引擎設計跟蹤(九.14.2f) 最近更新: OpenGL ES & tools

本文轉載自查看原文 2015-01-11 00:05 855 glGetProgramBinary/ 3D引擎設計/ Tile Based/ glProgramBinary/ glBindAttributeLocation

之前骨骼動畫的IK暫時放一放, 最近在搞GLES的實現. 之前除了GLES沒有實現, Android的代碼移植已經完畢:

[原]跨平台編程注意事項(三): window 到 android 的移植

總的來說上次移植的改動不是很大, 主要是DLL與.so之間的調整和適配, 還有些C++標准相關的編譯錯誤. 數據包的加載/初始化/配置文件和插件的加載測試可用了, 但GLES沒有實現, 所以上次的移植只能在真機上空跑.

最近想在業余時間抽空把GLES的空白填上, 目前接口調整差不多了, GLES runtime正在填實現.

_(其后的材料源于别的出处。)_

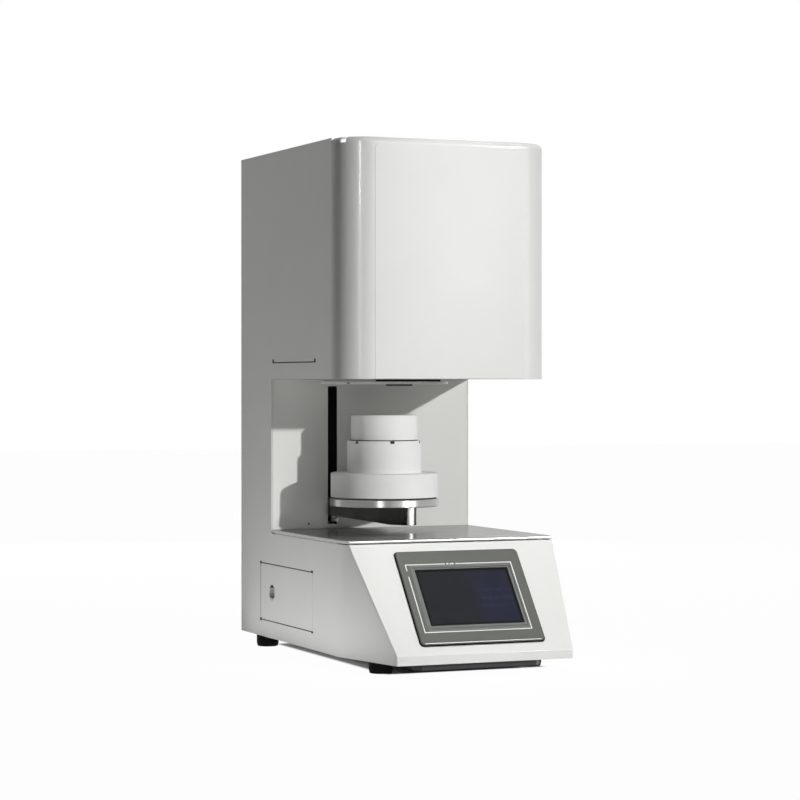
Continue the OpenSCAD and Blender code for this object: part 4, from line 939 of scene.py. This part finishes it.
def carried_over():
    slots = {part["node"]: part["material_slot"] for part in frame["record"]["subparts"]}
    for name, made in NODES.items():
        made.data.materials.clear()
        made.data.materials.append(MATERIALS[LOOKS.get(name, slots[name])])
        custom = made.data.attributes.get("custom_normal")
        if custom:
            made.data.attributes.remove(custom)
        made.data.shade_smooth()
        width = EDGE.get(name, DEFAULT_EDGE) * MM
        if width > 0:
            soften(made, width, weld=True)


head_front_cover()
deck_plate()
platform_disc()
plug_felt()
insulating_plug()
crucible_cover()
touch_bezel()
panel_lines()
display_glass()
head_front_plate()
crucible_details()
door_gap_shades()
slit_shade_pieces()
mouth_details()
rubber_feet()
carried_over()


# Studio

MIDDLE = Vector((0, 0, 0.42))
LAMPS_AWAY = 2.6

# Floor under the base, which shows its shadow in full: left, right, front and rear limits, and their fade
UNDER = (-126.0 * MM, 140.0 * MM, -215.0 * MM, 270.0 * MM)
UNDER_FADE = 6.0 * MM

# Turns, in degrees to the right of the front, of the card and lamps that show as reflections
DARK_FROM = -128.0
DARK_TO = -8.0
LEFT_LINE_TURN = -31.5
RIGHT_LINE_TURN = 41.6


def toward(turn, away=LAMPS_AWAY, height=MIDDLE.z):
    """Place at the given turn, in degrees to the right of the front, and distance from the middle."""
    angle = math.radians(turn)
    return Vector((math.sin(angle) * away, -math.cos(angle) * away, height))


def stage_material(name, colour, keep_shadow):
    """Pale stage that shows as plain white, with the shadow kept faintly, and in full under the base."""
    material = bpy.data.materials.new(name)
    material.use_nodes = True
    s = Nodes(material.node_tree)
    s.tree.nodes.clear()
    matt = s.node("ShaderNodeBsdfDiffuse")
    matt.inputs["Color"].default_value = (*colour, 1)
    glow = s.node("ShaderNodeEmission")
    glow.inputs["Color"].default_value = (1, 1, 1, 1)
    glow.inputs["Strength"].default_value = 1.0
    place = s.separate(s.node("ShaderNodeTexCoord").outputs["Object"])
    under = None
    for i, edge in enumerate(UNDER):
        axis = i // 2
        fade = -UNDER_FADE if i % 2 else UNDER_FADE
        ramp = s.spread(place[axis], edge - fade, edge + fade, smooth=True)
        under = ramp if under is None else s.math("MULTIPLY", under, ramp)
    mix = s.node("ShaderNodeMixShader")
    s.link(s.math("MULTIPLY", s.seen(), s.spread(under, 0, 1, 1 - keep_shadow, 0)), mix.inputs[0])
    s.link(matt.outputs[0], mix.inputs[1])
    s.link(glow.outputs[0], mix.inputs[2])
    s.link(mix.outputs[0], s.node("ShaderNodeOutputMaterial").inputs["Surface"])
    return material


def stage():
    size = 12.0
    points = [(-size, -size, 0), (size, -size, 0), (size, size, 0), (-size, size, 0)]
    floor = add_mesh("studio_floor", points, [(0, 1, 2, 3)], False)
    floor.data.materials.append(stage_material("studio_floor", (0.80, 0.80, 0.80), 0.02))


def dark_card():
    """Black curved card round the left, seen only in reflections, so that bare metal shows dark bands."""
    away = 4.6
    heights = (0.02, 2.4)
    steps = 24
    turns = [DARK_FROM + (DARK_TO - DARK_FROM) * i / steps for i in range(steps + 1)]
    points = [toward(turn, away, z) for turn in turns for z in heights]
    faces = [(2 * i, 2 * i + 2, 2 * i + 3, 2 * i + 1) for i in range(steps)]
    card = add_mesh("studio_dark_card", points, faces)
    material = bpy.data.materials.new("studio_dark_card")
    material.use_nodes = True
    matt = material.node_tree.nodes["Principled BSDF"]
    matt.inputs["Base Color"].default_value = (0.01, 0.01, 0.01, 1)
    matt.inputs["Specular IOR Level"].default_value = 0.0
    card.data.materials.append(material)
    card.visible_camera = False
    card.visible_diffuse = False
    card.visible_shadow = False


def studio_world():
    """Even pale surroundings: white to the camera and in reflections, dimmer as a light."""
    fill = 0.03
    world = bpy.data.worlds.new("studio")
    bpy.context.scene.world = world
    world.use_nodes = True
    s = Nodes(world.node_tree)
    back = s.tree.nodes["Background"]
    back.inputs["Color"].default_value = (1, 1, 1, 1)
    s.link(s.spread(s.seen(), 0, 1, fill, 1), back.inputs["Strength"])


def lamp_object(lamp, place=(0, 0, 0)):
    made = bpy.data.objects.new(lamp.name, lamp)
    bpy.context.scene.collection.objects.link(made)
    made.location = place
    return made


def look_at(made, aim):
    made.rotation_euler = (Vector(aim) - made.location).to_track_quat("-Z", "Y").to_euler()


def area(name, place, aim, size, radiance, hidden=("glossy",)):
    """Rectangular lamp whose face has the given brightness, aimed at a point, hidden from some rays."""
    lamp = bpy.data.lights.new(name, "AREA")
    lamp.shape = "RECTANGLE"
    lamp.size, lamp.size_y = size
    lamp.energy = radiance * math.pi * size[0] * size[1]
    made = lamp_object(lamp, place)
    look_at(made, aim)
    for kind in hidden:
        setattr(made, "visible_" + kind, False)


def sun(name, way, irradiance, width):
    """Distant hard lamp: way points from the object to it, width is its size in degrees."""
    lamp = bpy.data.lights.new(name, "SUN")
    lamp.energy = irradiance
    lamp.angle = math.radians(width)
    lamp_object(lamp).rotation_euler = Vector(way).to_track_quat("Z", "Y").to_euler()


def spot(name, place, aim, irradiance, reach, blend, size):
    """Round lamp that lights a pool round its aim, of radius reach in metres, with the given irradiance."""
    lamp = bpy.data.lights.new(name, "SPOT")
    away = (Vector(aim) - Vector(place)).length
    lamp.energy = irradiance * away ** 2 * 4 * math.pi
    lamp.spot_size = 2 * math.atan(reach / away)
    lamp.spot_blend = blend
    lamp.shadow_soft_size = size
    look_at(lamp_object(lamp, place), aim)


def lights():
    """Hard key from the right front, pools on face and top, soft fills, and lines that show reflected."""
    sun("key", way=(0.5, -1.0, 0.26), irradiance=1.88, width=1.5)
    spot("face_spot", (0.05, -0.80, 2.2), (0.03, -0.20, 0.16),
         irradiance=2.15, reach=0.36, blend=0.7, size=0.12)
    spot("top_spot", (0.25, -1.70, 1.5), (0.02, -0.168, 0.88),
         irradiance=0.45, reach=0.36, blend=1.0, size=0.10)
    card = Vector((-0.32, -0.08, 0.012))
    area("floor_card", card, card + Vector((0, 0, 1)), (0.24, 0.70), 1.25, ("camera", "glossy"))
    area("left_fill", toward(-42, height=0.05), (0, 0, 0.25), (0.22, 1.6), 3.8)
    area("back_fill", toward(165, 2.8, 0.9), MIDDLE, (1.4, 1.6), 6.0)
    line = ("diffuse",)
    area("left_line", toward(LEFT_LINE_TURN, height=1.05), MIDDLE, (0.24, 1.3), 11.0, line)
    area("left_line_high", toward(LEFT_LINE_TURN, height=1.10), (0, 0, 0.8), (0.20, 0.45), 45.0, line)
    area("right_line", toward(RIGHT_LINE_TURN), MIDDLE, (0.20, 2.4), 11.0, line)


def camera():
    """The photograph's view: from the left front, nearly level."""
    turn = 23.05
    drop = 0.41
    data = bpy.data.cameras.new("camera")
    data.lens = 111.67
    data.sensor_width = 36.0
    made = bpy.data.objects.new("camera", data)
    bpy.context.scene.collection.objects.link(made)
    made.location = (-1.5795, -3.68105, 0.44317)
    made.rotation_euler = (math.radians(90 - drop), 0, -math.radians(turn))
    bpy.context.scene.camera = made


stage()
dark_card()
studio_world()
lights()
camera()
bpy.context.scene.view_settings.view_transform = "Standard"
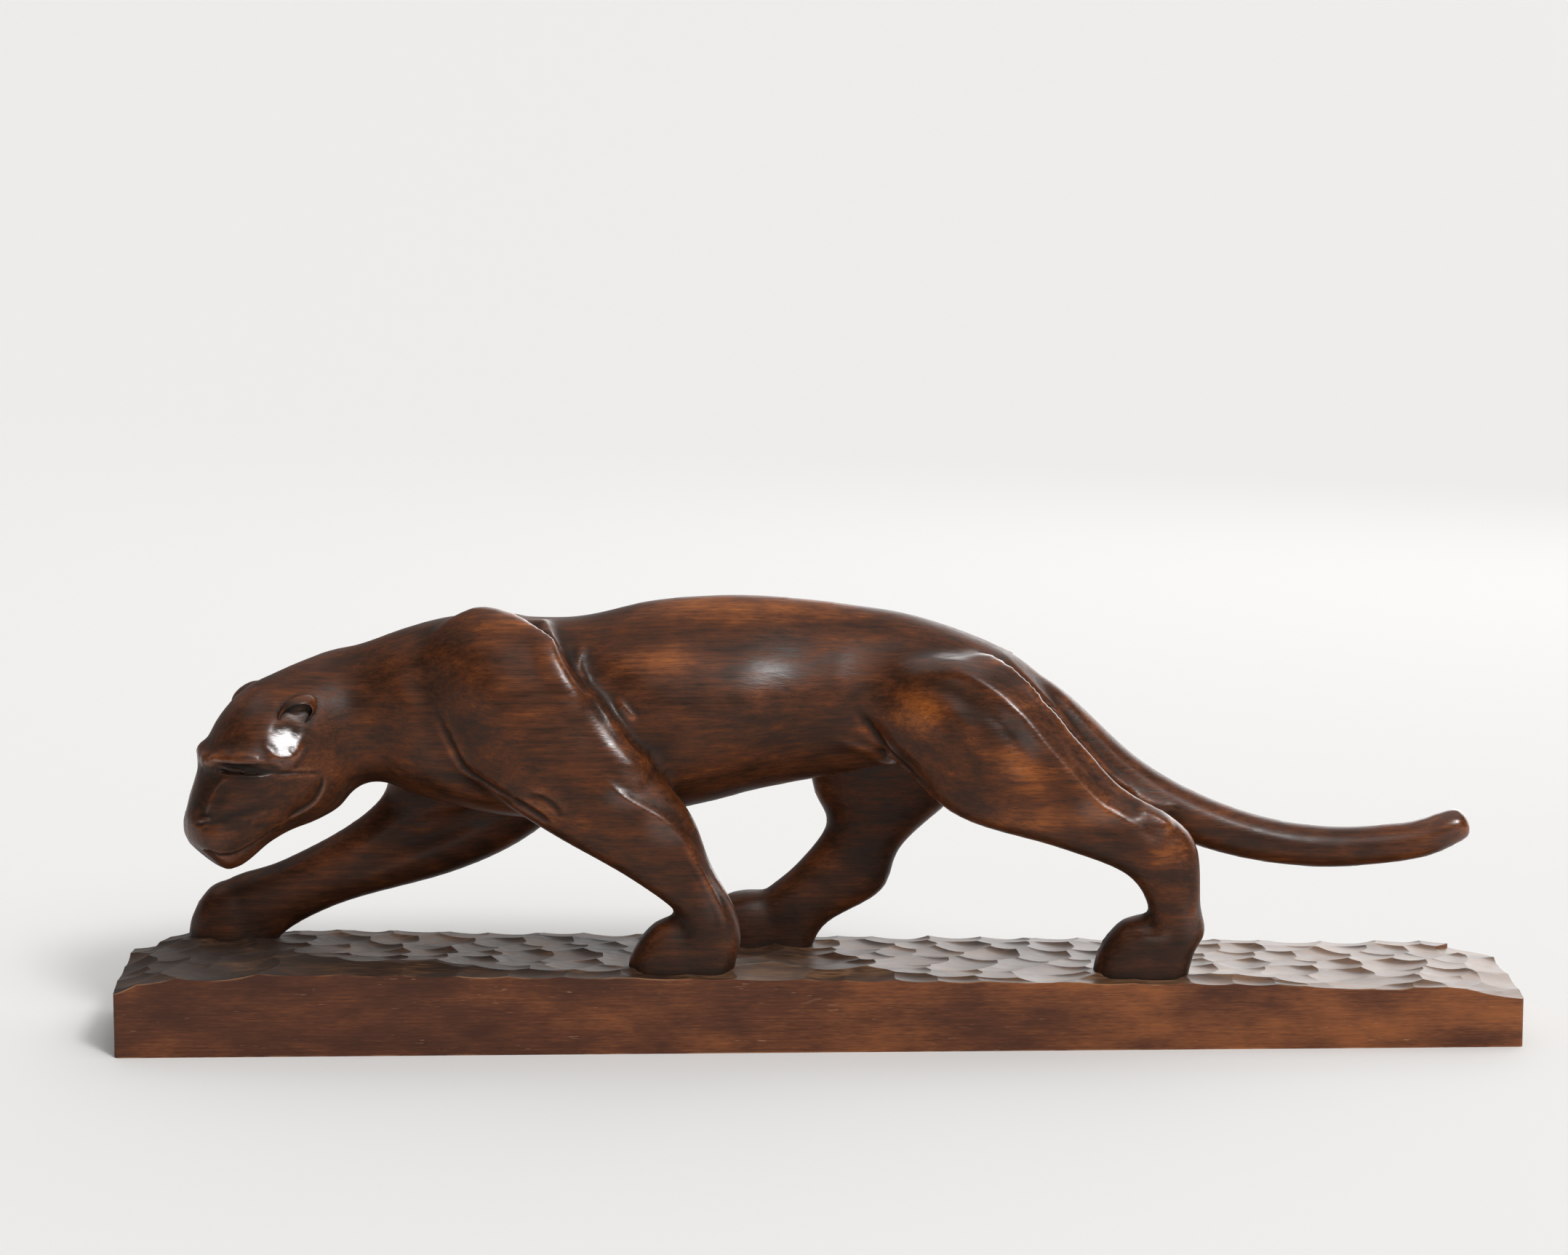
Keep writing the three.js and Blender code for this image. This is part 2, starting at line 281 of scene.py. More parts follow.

1.先簡單說下Tile Based Rendering GPU的原理和注意事項

TBR方式會將屏幕空間划分為若干個Tile, 每個tile比屏幕小, 比如32x32.
TBR會把幾何數據在屏幕空間划分到每個tile, 然后對每個Tile進行渲染, 幾何數據可能是跨很多tile的, 所以需要一直保存, 而且drawcall的幾何數據越多, 耗費的內存越大.
TBR的架構, GPU內部有針對Tile的快速內存(fast memory, 暫時先叫tile cache吧), 訪問速度很快. 但是video memory一般不是卡載的物理顯存, 而是使用系統主存, video memory 到cache的傳輸相對比較慢.
由於Tile Cache的存在, 去讀寫depth 和color 都很快.這和現代PC的GPU不同. TBR的blending, depth write/test, multisample相對來說都會快些. 對於深度不同的像素, 即使重復着色, 也只是在Tile Cache上進行, 最終一次寫入到video memory(實際中使用發現alpha blend仍然是比較慢的操作).
由於Tile Cache到video memory很慢, 所以GLES提供了InvalidateFrameBuffer的hint, 對於這種架構, 可以避免cache和memory之間的額外傳輸.
如果GPU有hidden surface removal 特性(PVR GPU), GPU會去排序這個幾何數據, 只在Tile Cache上繪制可見的部分, pixel負載小很多. 所以app在繪制的時候, solid物體不需要按距離排序, 但是discard/texkill 會導致其特性失效. 對於失效的情況, 或者沒有該特性的GPU, 仍然可以利用early z: 使用傳統方式的pre-z pass先寫深度.
Tile Based GPU的幾何負載(三角形數量)相對要比現代PC的GPU要低很多. 現代PC幾百萬的三角形是小意思, 但是Tile based需要保存這些幾何數據, 用於各個tile的渲染, 內存和運行開銷都比較大.

2.GLES和D3D接口統一

渲染接口基本類似, 有等價的實現, 主要在shader接口:

GL/ES是運行時link program, 他的shader是中間對象.D3D一般是離線編譯然后運行時直接載入.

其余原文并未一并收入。